Lost in transition?

  02.03.2018 Lifestyle

It used to be that one would roll out of a Gstaad bar or nightclub at an unconscionable hour, hail a taxi on the Hauptstrasse (not the Promenade!), and give the cabdriver the name of your chalet. The driver would repeat the name, pause a beat, then turn on the ignition, punch the meter, and away you’d go. That was it.

Chalet Diaita in Schönried? No problem. Hell, I couldn’t even tell you how to get there, and that’s where I briefly resided in the mid-80s.

Like the famed hackney carriage drivers of London, who take years to acquire the ‘knowledge’ of that metropolis’ twisty thoroughfares, taxi drivers in the Saanenland had a legendary reputation for being able to find every named chalet in the region. They could primarily because they had to – most of the smaller streets and byways in the valley didn’t have names.

In Switzerland, there is an historical taxonomy of place addressing: settlement, dwelling, street, and number. Settlements were the original address location, first named by peoples such as the Helvetii and the Raetians, and later by the Romans, Alemanni, and Franks. In the Medieval period, building and house names appeared, giving inhabitants and visitors reference points for where things could be found, e.g. ‘behind the tavern’, ‘next to the church’, etc. Around the beginning of the 16th century, streets in cities were created and were named after craftsmen or population groups, and by 1812, Zurich had introduced insurance numbers for dwellings, which foreshadowed street addressing.
In the Saanenland, for the most part, the old system endured. All buildings had insurance numbers, of course, but many had no street address. Chalets were known by their names, and directions to find them often included landmarks or general areas, such as ‘this side of Grund’ or ‘behind Saanen Bahnhof’. If one was completely in the dark about where to find a certain chalet, they could always ask a cabdriver, or the concierge of the Palace, a trusted source.

In 2006, it all changed.

That year, the Swiss Federal Directorate of Land Surveying decreed that too many roads in Swiss villages lacked names, and it was causing problems, especially for rescue and delivery services. Recommendations were issued, committees formed, and by 2008, the commune of Saanen began naming its unnamed motorways after fields or districts. They finished around 2010, after which each building had an individual street address.

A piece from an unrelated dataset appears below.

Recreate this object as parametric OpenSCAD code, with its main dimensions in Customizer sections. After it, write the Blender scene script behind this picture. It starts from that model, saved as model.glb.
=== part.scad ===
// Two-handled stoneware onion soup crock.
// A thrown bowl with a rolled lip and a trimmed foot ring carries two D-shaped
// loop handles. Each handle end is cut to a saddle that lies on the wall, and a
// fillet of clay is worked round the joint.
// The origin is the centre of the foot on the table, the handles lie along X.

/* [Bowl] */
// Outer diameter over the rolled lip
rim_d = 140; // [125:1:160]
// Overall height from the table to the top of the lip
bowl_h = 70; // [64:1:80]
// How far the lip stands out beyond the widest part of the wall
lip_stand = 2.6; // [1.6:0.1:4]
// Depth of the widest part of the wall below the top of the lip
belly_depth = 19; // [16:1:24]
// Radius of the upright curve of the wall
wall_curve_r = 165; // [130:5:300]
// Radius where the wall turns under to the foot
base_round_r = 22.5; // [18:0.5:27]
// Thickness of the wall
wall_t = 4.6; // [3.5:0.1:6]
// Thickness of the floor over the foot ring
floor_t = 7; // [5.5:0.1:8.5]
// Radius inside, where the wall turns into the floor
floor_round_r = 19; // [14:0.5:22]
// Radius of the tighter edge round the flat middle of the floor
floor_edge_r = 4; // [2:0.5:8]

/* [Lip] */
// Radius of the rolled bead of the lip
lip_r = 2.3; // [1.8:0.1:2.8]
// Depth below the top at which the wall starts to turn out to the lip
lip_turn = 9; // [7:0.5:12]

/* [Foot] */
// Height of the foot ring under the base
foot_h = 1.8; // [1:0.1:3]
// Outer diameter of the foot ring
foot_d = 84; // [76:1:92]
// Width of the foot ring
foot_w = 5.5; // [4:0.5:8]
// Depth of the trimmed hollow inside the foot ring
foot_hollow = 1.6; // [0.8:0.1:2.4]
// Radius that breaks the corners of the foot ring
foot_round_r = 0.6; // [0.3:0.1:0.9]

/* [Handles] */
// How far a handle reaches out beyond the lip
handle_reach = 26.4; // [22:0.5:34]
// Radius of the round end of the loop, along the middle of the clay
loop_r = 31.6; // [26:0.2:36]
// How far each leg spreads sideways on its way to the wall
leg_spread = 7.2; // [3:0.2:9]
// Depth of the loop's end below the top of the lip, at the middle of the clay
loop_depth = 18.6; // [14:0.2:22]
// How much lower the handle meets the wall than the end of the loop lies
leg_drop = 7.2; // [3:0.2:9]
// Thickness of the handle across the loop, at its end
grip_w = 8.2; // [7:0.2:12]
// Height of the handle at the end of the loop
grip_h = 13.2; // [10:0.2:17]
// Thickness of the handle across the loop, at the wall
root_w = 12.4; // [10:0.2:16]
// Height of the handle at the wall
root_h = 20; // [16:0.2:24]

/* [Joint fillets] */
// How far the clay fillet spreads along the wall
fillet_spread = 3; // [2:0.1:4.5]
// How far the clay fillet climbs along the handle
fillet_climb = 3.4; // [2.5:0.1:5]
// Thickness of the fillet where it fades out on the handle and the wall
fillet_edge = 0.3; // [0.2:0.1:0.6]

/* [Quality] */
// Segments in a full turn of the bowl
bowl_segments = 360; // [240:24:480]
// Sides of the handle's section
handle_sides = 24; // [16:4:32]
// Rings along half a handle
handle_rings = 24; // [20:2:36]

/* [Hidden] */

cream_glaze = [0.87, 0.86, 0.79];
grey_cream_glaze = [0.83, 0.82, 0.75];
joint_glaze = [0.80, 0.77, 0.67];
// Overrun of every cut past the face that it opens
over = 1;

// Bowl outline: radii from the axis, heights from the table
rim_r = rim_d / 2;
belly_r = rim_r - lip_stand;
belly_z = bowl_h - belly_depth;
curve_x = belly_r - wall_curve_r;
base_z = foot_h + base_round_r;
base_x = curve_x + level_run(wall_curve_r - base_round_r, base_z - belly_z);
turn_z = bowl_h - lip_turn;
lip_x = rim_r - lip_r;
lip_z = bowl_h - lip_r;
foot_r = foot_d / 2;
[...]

Much was gained. The ability to easily find addresses with a navigation device or a smartphone was a balm to seasonal taxi drivers, moving companies, and to anyone who couldn’t afford to wait for an ambulance to puzzle their way down unlabeled roadways. But was anything lost?

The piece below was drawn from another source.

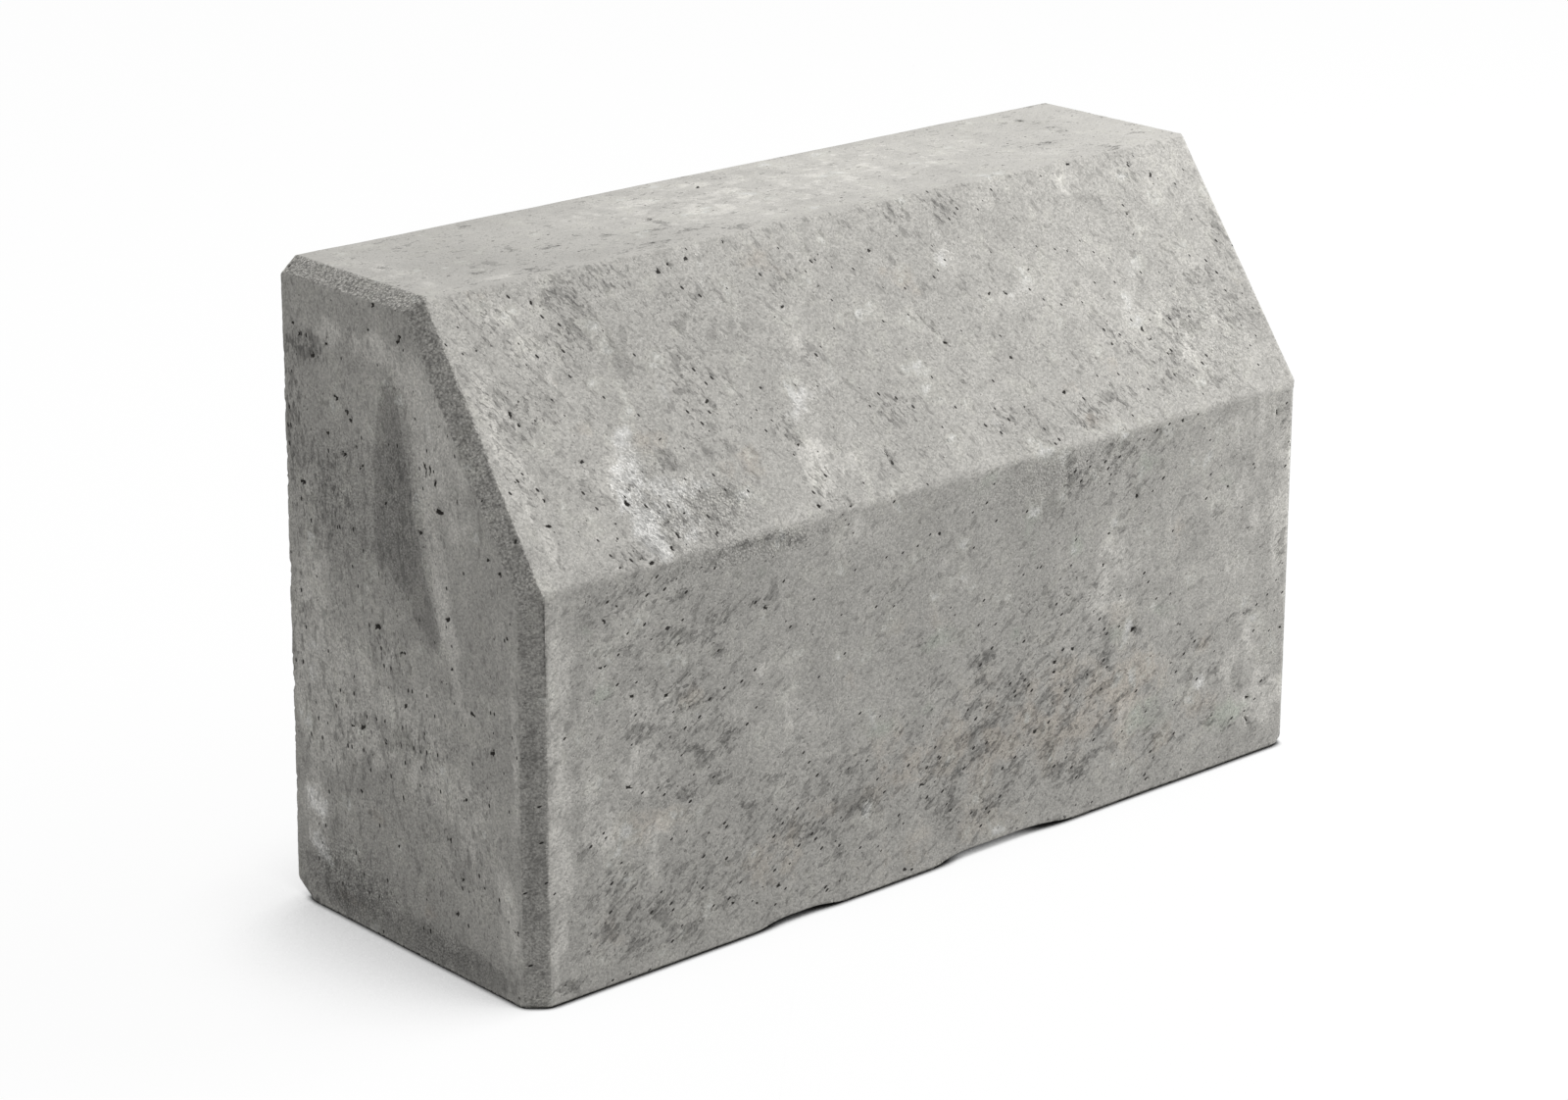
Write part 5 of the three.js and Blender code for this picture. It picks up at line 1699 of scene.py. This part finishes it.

Privacy was one casualty. No longer would crazed fans have to meander hysterically searching for Johnny Hallyday’s house, or Julie Andrew’s chalet. A quick search on a smartphone will give them their fix.

A sense of belonging may have been lost as well. Children who used to be known as the ‘Sulz boys’ or the ‘Vorgab girls’ now live at 39 and 82 X-strasse respectively, with all the topographical ambiguity that that implies. Since locals in the Saanenland share about eighty last names in common, such geographical haziness can lead to real confusion about exactly whom one is gossiping.

Generations from now, will hikers still wax fondly about their stroll on the ‘Bissen’ or ‘Gruben’? I hope so. The lyrical and evocative place names of this wondrous valley should always be remembered.